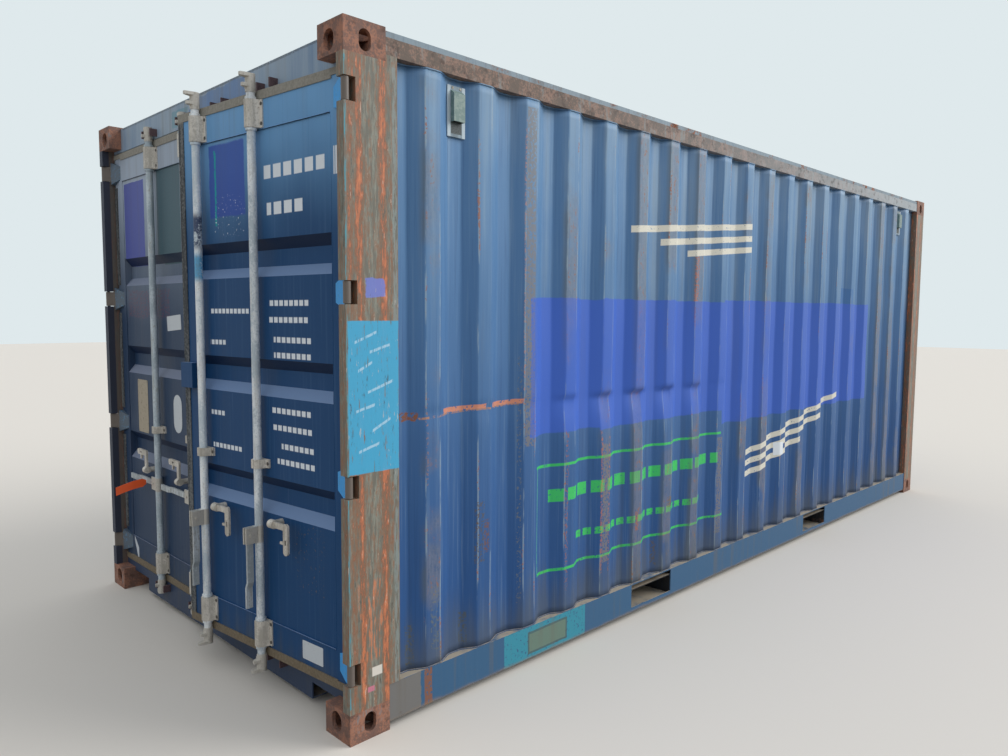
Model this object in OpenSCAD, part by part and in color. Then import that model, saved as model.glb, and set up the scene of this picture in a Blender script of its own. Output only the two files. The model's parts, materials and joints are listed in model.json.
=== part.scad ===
// Twenty-foot shipping container with its right door standing ajar.
// +X runs along the container from the door end to the blind end, +Z is up.
// Facing the doors, the right side is at -Y. The origin is the middle of the
// footprint, at the undersides of the corner castings.

/* [Container] */
// Length over the corner castings
length = 6058; // [3000:1:12192]
// Width over the corner castings
width = 2438; // [2000:1:2600]
// Height over the corner castings
height = 2591; // [2200:1:2896]

/* [Corner castings] */
// Length of a casting along the container
casting_l = 178; // [170:1:190]
// Width of a casting across the container
casting_w = 162; // [155:1:170]
// Height of a casting
casting_h = 118; // [110:1:125]
// Thickness of the wall with the long slot
seat_wall = 28; // [20:1:32]
// Thickness of the outer side and end walls
outer_wall = 16; // [10:1:18]
// Thickness of the walls that face the frame
inner_wall = 8; // [6:1:10]
// End-to-end length of the long slot
slot_l = 124.5; // [110:0.5:126]
// Width of the long slot and of the end hole
slot_w = 63.5; // [50:0.5:66]
// Height of the side and end holes
port_h = 76; // [70:1:78]
// Width of the side hole
port_w = 51; // [40:1:56]
// Distance of the long slot's centre from the casting's end face
slot_from_end = 102.5; // [98:0.5:103]
// Distance of the long slot's centre from the casting's side face
slot_from_side = 89.5; // [85:0.5:92]
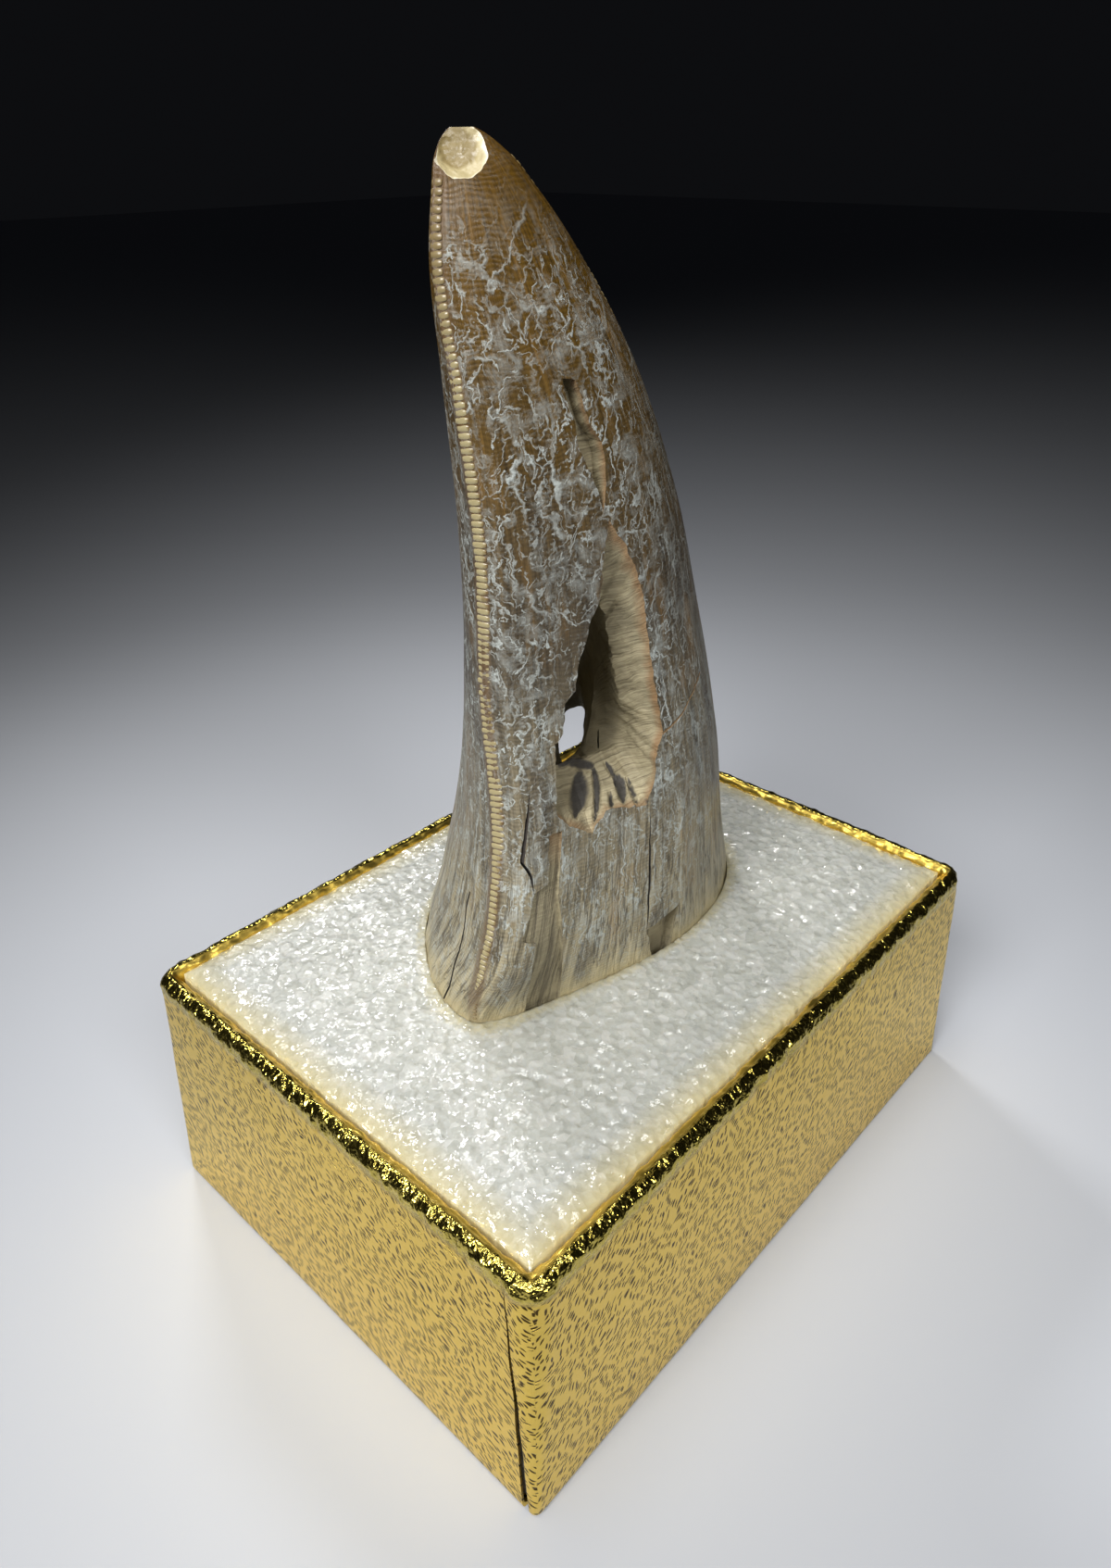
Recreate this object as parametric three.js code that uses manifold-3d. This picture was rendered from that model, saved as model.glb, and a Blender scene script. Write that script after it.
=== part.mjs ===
// A fossil tooth of a large flesh-eating dinosaur, standing in a foam pad that
// fills the base of a small foil-covered card box. Millimetres, +Z up.
// The origin is the centre of the box's underside: +X runs along its long side.
import * as THREE from "three";
import { mergeVertices } from "three/addons/utils/BufferGeometryUtils.js";
import Module from "manifold-3d";

const wasm = await Module();
wasm.setup();

// Box, measured over the foil at the rim
const BOX_LENGTH = 66;
const BOX_WIDTH = 48.7;
const BOX_HEIGHT = 26.5;
const FOOT_SPREAD = 1.029;
const CORNER_RADIUS = 2.3;
const FOIL = 0.2;
const GLUE = 0.3;
const CARD = 0.8;
const TURN_IN = 9;
const CORNER_STEPS = 4;

// Slit where the foil paper was cut and folded round the near corner
const SLIT_TOP = { inset: 2.6, z: 25 };
const SLIT_FOOT = { inset: 0.9, z: -1 };
const SLIT_WIDTH = 0.35;

// Foam pad
const FOAM_EDGE_DROP = 1.1;
const FOAM_CROWN = 0.4;
const FOAM_ROLL = 0.7;

// Tooth, in its own frame: X along the crown's length, Y across it and Z up from
// the foam, turned and moved to where it stands
const TOOTH_X = 1.25;
const TOOTH_Y = 0.7;
const TOOTH_TURN = THREE.MathUtils.degToRad(-8.85);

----

▶ WHAT THE EXERCISE ASKS
Write out every line of the entries that holds the word "model".

▶ SOLUTION TO THIS PROBLEM
Model this object in OpenSCAD, part by part and in color. Then import that model, saved as model.glb, and set up the scene of this picture in a Blender script of its own. Output only the two files. The model's parts, materials and joints are listed in model.json.
Recreate this object as parametric three.js code that uses manifold-3d. This picture was rendered from that model, saved as model.glb, and a Blender scene script. Write that script after it.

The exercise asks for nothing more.